Sì o no? Difficile dare in questo referendum una risposta sicura in grado di cogliere, al di là dello scontro politico contingente, la sostanza costituzionale della scelta. Scelta che si collega a un problema istituzionale antico qual è quello del rapporto tra rappresentanza ed efficienza, cui le assemblee parlamentari, in ragione della loro struttura e delle loro funzioni, son tenute a provvedere. Questo problema era già emerso all’Assemblea Costituente, dove Terracini (sostenuto da Togliatti) sottolineava che “quando si vuole diminuire l’importanza di un organo rappresentativo s’incomincia sempre col limitare il numero dei componenti”. Rilievo cui Einaudi (sostenuto da Nitti) replicava con forza che “non occorre che i legislatori siano tanti”, dal momento che “più si aumentano le Assemblee di numero più si rendono inefficaci”.

Il problema di fondo che il prossimo referendum mette in campo risulta, quindi, nella sostanza lo stesso e non è tale, in assenza di parametri ideali, da offrire risposta alla domanda se la riduzione nel numero dei parlamentari rappresenti nelle condizioni date un “taglio della democrazia”, ovvero un mezzo per incrementare l’efficienza e il peso politico del nostro Parlamento.

Ciò detto, resta d’altro canto il fatto che questa riforma è ormai giunta al suo traguardo finale e tutto lascia pensare che la partita risulti ormai giocata a favore del “sì”. Per questo oggi anziché indugiare intorno alle astratte ragioni della scelta risulta sicuramente più realistico portare l’attenzione sui possibili effetti che questa riforma, una volta approvata, sarà in grado di determinare. Effetti che, come è agevole prevedere per la stessa natura della riforma, si verranno a manifestare tanto nel breve periodo (per gli adattamenti indispensabili e immediati che la riforma viene a imporre) quanto sulle lunghe distanze (per le trasformazioni lente che il nuovo funzionamento delle Camere verrà nel corso del tempo a determinare negli equilibri della forma di governo).

Un effetto immediato – di cui oggi già molto si parla – sarà quello connesso al necessario adeguamento dei regolamenti parlamentari al fine di adattare le strutture interne (gruppi parlamentari, Commissioni, Giunte ecc.) e i quorum di funzionamento (nel procedimento legislativo e nelle attività di controllo) alla composizione ridotta (di oltre un terzo) di ciascuna Camera.
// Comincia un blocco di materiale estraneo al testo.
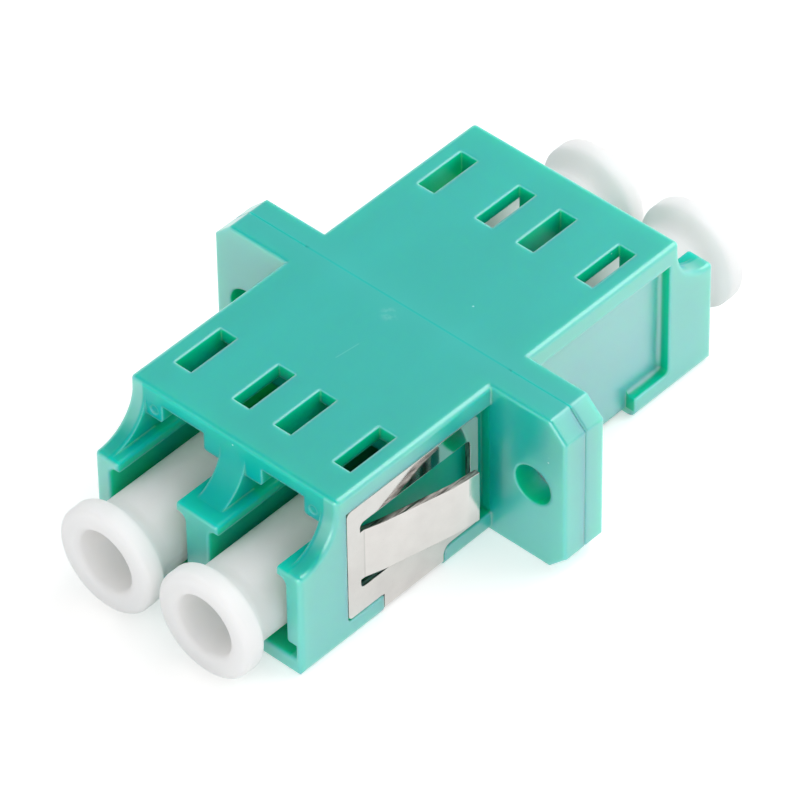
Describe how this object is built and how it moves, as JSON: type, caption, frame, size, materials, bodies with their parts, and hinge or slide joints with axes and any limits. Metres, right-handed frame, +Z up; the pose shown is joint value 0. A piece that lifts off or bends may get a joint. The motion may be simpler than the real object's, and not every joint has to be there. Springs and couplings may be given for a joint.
{
  "type": "duplex fibre adapter",
  "caption": "Flanged fibre-optic coupler with side-by-side latched ports, screw ears, a spring clip for panel mounting and pull-out dust caps.",
  "frame": {"origin": "midway between the ports on the weld seam of the flange, on the flat underside", "axes": "+X across the ports towards the right-hand ear, +Y along the fibres from the half with the spring clip (front) to the half without it (rear), +Z up to the face with the latch windows"},
  "size_m": [0.022, 0.0346, 0.0092],
  "materials": {
    "housing_plastic": "aqua moulded plastic, satin to glossy, a little translucent at thin edges",
    "clip_steel": "bright rolled spring steel sheet",
    "sleeve_ceramic": "polished white ceramic",
    "cap_plastic": "milky white soft plastic, slightly translucent"
  },
  "bodies": {
    "housing": {"front_housing": "housing_plastic", "rear_housing": "housing_plastic", "panel_clip": "clip_steel", "alignment_sleeve_left": "sleeve_ceramic", "alignment_sleeve_right": "sleeve_ceramic"},
    "front_left_cap": {"dust_cap_front_left": "cap_plastic"},
    "front_right_cap": {"dust_cap_front_right": "cap_plastic"},
    "rear_left_cap": {"dust_cap_rear_left": "cap_plastic"},
    "rear_right_cap": {"dust_cap_rear_right": "cap_plastic"}
  },
  "joints": [
    {"name": "front_left_cap_slide", "type": "slide", "parent": "housing", "child": "front_left_cap", "axis": [0, -1, 0], "range_m": [0, 0.012]},
    {"name": "front_right_cap_slide", "type": "slide", "parent": "housing", "child": "front_right_cap", "axis": [0, -1, 0], "range_m": [0, 0.012]},
    {"name": "rear_left_cap_slide", "type": "slide", "parent": "housing", "child": "rear_left_cap", "axis": [0, 1, 0], "range_m": [0, 0.012]},
    {"name": "rear_right_cap_slide", "type": "slide", "parent": "housing", "child": "rear_right_cap", "axis": [0, 1, 0], "range_m": [0, 0.012]}
  ]
}
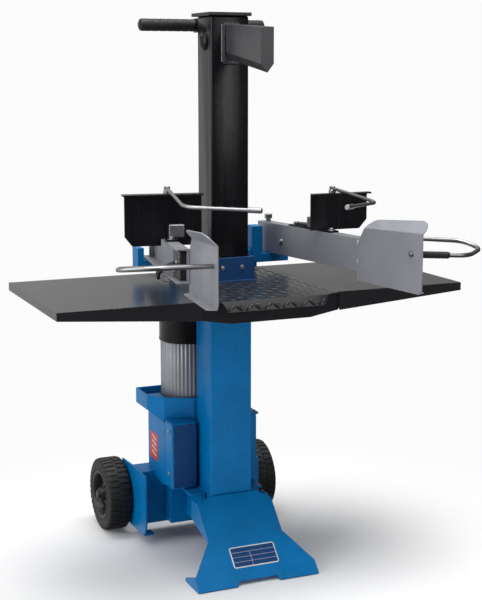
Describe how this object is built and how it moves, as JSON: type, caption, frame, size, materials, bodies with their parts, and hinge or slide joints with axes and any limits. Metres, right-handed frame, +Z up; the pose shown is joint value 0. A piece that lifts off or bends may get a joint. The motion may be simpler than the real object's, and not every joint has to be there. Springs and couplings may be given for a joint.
{
  "type": "log splitter",
  "caption": "Upright hydraulic log splitter: a telescoping column with a splitting knife, a work table, two swinging control arms, a motor, an oil tank and transport wheels.",
  "frame": {"origin": "middle of the footprint box at floor level; the column axis stands 84 mm behind it", "axes": "+Z up along the column, +Y to the rear where the wheels are, +X to the operator's right"},
  "size_m": [1.105, 1.0222, 1.4873],
  "materials": {
    "blue_paint": "gloss",
    "navy_paint": "gloss",
    "black_paint": "gloss",
    "table_paint": "satin",
    "silver_paint": "satin",
    "zinc_steel": "satin",
    "bright_steel": "polished",
    "cast_aluminium": "satin",
    "black_rubber": "matte",
    "tyre_rubber": "matte",
    "black_plastic": "satin",
    "red_plastic": "gloss",
    "green_plastic": "gloss"
  },
  "bodies": {
    "frame": {"axle": "zinc_steel", "axle_bracket_left": "blue_paint", "axle_bracket_right": "blue_paint", "base_frame": "blue_paint", "collar_bolt_left": "zinc_steel", "collar_bolt_right": "zinc_steel", "column_seat": "blue_paint", "control_crossbar": "blue_paint", "cylinder_barrel": "bright_steel", "filler_cap": "black_plastic", "foot_gusset_left": "blue_paint", "foot_gusset_right": "blue_paint", "foot_plate": "blue_paint", "lower_column": "blue_paint", "motor_body": "cast_aluminium", "motor_fan_cover": "black_paint", "motor_tray": "blue_paint", "oil_tank": "blue_paint", "switch_box": "blue_paint", "switch_unit": "black_plastic", "table_collar": "navy_paint", "table_wing_left": "table_paint", "table_wing_right": "table_paint", "tank_lid": "blue_paint", "tread_plate": "table_paint", "valve_block": "bright_steel"},
    "ram": {"mast": "black_paint", "mast_cap": "black_paint", "cross_bolt": "black_paint", "knife": "black_paint", "transport_bracket": "black_paint", "transport_bar": "black_paint", "transport_grip_left": "black_rubber", "transport_grip_right": "black_rubber", "piston_rod": "bright_steel", "piston": "bright_steel"},
    "valve": {"valve_rocker": "zinc_steel"},
    "fan": {"motor_fan": "black_plastic"},
    "start_button": {"start_button": "green_plastic"},
    "stop_button": {"stop_button": "red_plastic"},
    "wheel_left": {"tyre_left": "tyre_rubber", "rim_left": "black_plastic"},
    "lever_left": {"lever_yoke_left": "blue_paint", "swing_pin_left": "zinc_steel"},
    "arm_left": {"arm_left": "silver_paint", "hand_guard_left": "silver_paint", "handle_bail_left": "zinc_steel"},
    "claw_left": {"claw_plate_left": "black_paint", "claw_clamp_left": "zinc_steel"},
    "claw_rod_left": {"claw_rod_left": "zinc_steel"},
    "wheel_right": {"tyre_right": "tyre_rubber", "rim_right": "black_plastic"},
    "lever_right": {"lever_yoke_right": "blue_paint", "swing_pin_right": "zinc_steel"},
    "arm_right": {"arm_right": "silver_paint", "hand_guard_right": "silver_paint", "handle_bail_right": "zinc_steel"},
    "claw_right": {"claw_plate_right": "black_paint", "claw_clamp_right": "zinc_steel"},
    "claw_rod_right": {"claw_rod_right": "zinc_steel"}
  },
  "joints": [
    {"name": "ram_slide", "type": "slide", "parent": "frame", "child": "ram", "axis": [0, 0, -1], "range_m": [0, 0.48]},
    {"name": "fan_spin", "type": "hinge", "parent": "frame", "child": "fan", "pos_m": [-0.046, 0.2346, 0.62], "axis": [0, 0, 1], "continuous": true},
    {"name": "start_button_press", "type": "slide", "parent": "frame", "child": "start_button", "axis": [0, -1, 0], "range_m": [0, 0.003], "stiffness_N_per_m": 400, "springref_m": -0.001},
    {"name": "stop_button_press", "type": "slide", "parent": "frame", "child": "stop_button", "axis": [0, -1, 0], "range_m": [0, 0.003], "stiffness_N_per_m": 400, "springref_m": -0.001},
    {"name": "wheel_spin_left", "type": "hinge", "parent": "frame", "child": "wheel_left", "pos_m": [-0.23, 0.4041, 0.107], "axis": [1, 0, 0], "continuous": true},
    {"name": "lever_press_left", "type": "hinge", "parent": "frame", "child": "lever_left", "pos_m": [-0.13, 0.1671, 0.831], "axis": [1, 0, 0], "range_deg": [0, 6], "stiffness_Nm_per_rad": 260, "springref_deg": -6.88},
    {"name": "arm_swing_left", "type": "hinge", "parent": "lever_left", "child": "arm_left", "pos_m": [-0.174, 0.1731, 0.879], "axis": [0, 0, -1], "range_deg": [-9, 10]},
    {"name": "claw_slide_left", "type": "slide", "parent": "arm_left", "child": "claw_left", "axis": [-0.1598, -0.9871, 0], "range_m": [-0.06, 0.06]},
    {"name": "claw_rod_swivel_left", "type": "hinge", "parent": "claw_left", "child": "claw_rod_left", "pos_m": [-0.23, -0.1059, 1.024], "axis": [0, 0, -1], "range_deg": [0, 75]},
    {"name": "wheel_spin_right", "type": "hinge", "parent": "frame", "child": "wheel_right", "pos_m": [0.23, 0.4041, 0.107], "axis": [1, 0, 0], "continuous": true},
    {"name": "lever_press_right", "type": "hinge", "parent": "frame", "child": "lever_right", "pos_m": [0.13, 0.1671, 0.831], "axis": [1, 0, 0], "range_deg": [0, 6], "stiffness_Nm_per_rad": 260, "springref_deg": -6.88},
    {"name": "arm_swing_right", "type": "hinge", "parent": "lever_right", "child": "arm_right", "pos_m": [0.174, 0.1731, 0.879], "axis": [0, 0, 1], "range_deg": [-9, 10]},
    {"name": "claw_slide_right", "type": "slide", "parent": "arm_right", "child": "claw_right", "axis": [0.1598, -0.9871, 0], "range_m": [-0.06, 0.06]},
    {"name": "claw_rod_swivel_right", "type": "hinge", "parent": "claw_right", "child": "claw_rod_right", "pos_m": [0.23, -0.1059, 1.024], "axis": [0, 0, 1], "range_deg": [0, 75]},
    {"name": "valve_slide", "type": "slide", "parent": "frame", "child": "valve", "axis": [0, 0, -1], "range_m": [0, 0.0021]}
  ],
  "couplings": [
    {"joint": "valve_slide", "follows": "lever_press_left", "m_per_rad": 0.02}
  ]
}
È evidente che le Camere dovranno affrontare questo problema immediatamente anche se l'entrata in vigore dei nuovi regolamenti decorrerà dall'inizio della nuova legislatura. Altro effetto diretto e immediato sarà poi quello (già al centro del dibattito politico) della revisione dell'attuale legislazione elettorale tanto al fine di rivedere il disegno dei collegi elettorali quanto al fine di garantire alle minoranze uno spazio di rappresentanza che la riduzione dei parlamentari verrà inevitabilmente a comprimere.

Ma al di là degli effetti immediati, molto più rilevanti si presentano, a mio avviso, gli effetti di lunga durata che, con un alto margine di probabilità, questa riforma sarà in grado di determinare. Effetti intorno a cui si verrà in definitiva a giocare il bilancio, positivo o negativo, della stessa riforma ove si venga ad assumere come suo obiettivo il miglioramento della funzionalità e l’accrescimento del peso politico del Parlamento nella nostra forma di governo. Questi effetti di lunga durata si collegano naturalmente al varo di quelle ulteriori riforme costituzionali il cui esame è già iniziato nel corso di questa legislatura (equiparazione dell’elettorato attivo e passivo delle due Camere e superamento del limite regionale per i collegi senatoriali) o di cui oggi si comincia a parlare con riferimento alla possibile valorizzazione di un’azione congiunta o coordinata tra le due Camere fondata sull’unità dell’organo parlamentare e realizzata attraverso l’ampliamento delle competenze del Parlamento in seduta comune, il maggior impiego delle Commissioni bicamerali, l’unificazione di alcune strutture serventi ecc.

Il percorso per l’attuazione di queste riforme risulterà favorito e molto facilitato proprio dalla riduzione dell’impianto strutturale di ciascuna Camera oggetto della riforma in corso di approvazione e verrà anche inevitabilmente ad aprire la strada verso la prospettiva del superamento del bicameralismo paritario, la cui inutilità risulterà sempre più evidente a mano a mano che progredirà il processo in atto di avvicinamento strutturale tra le due Camere. Prospettiva che sulle lunghe distanze potrebbe anche trovare il suo approdo ultimo nel modello monocamerale.

La difficoltà della scelta che il referendum pone nasce, dunque, dal fatto che lo stesso sorregge una riforma che è sì “puntuale”, ma non “piccola” per la carica di potenzialità che presenta sia sulle brevi sia sulle lunghe distanze.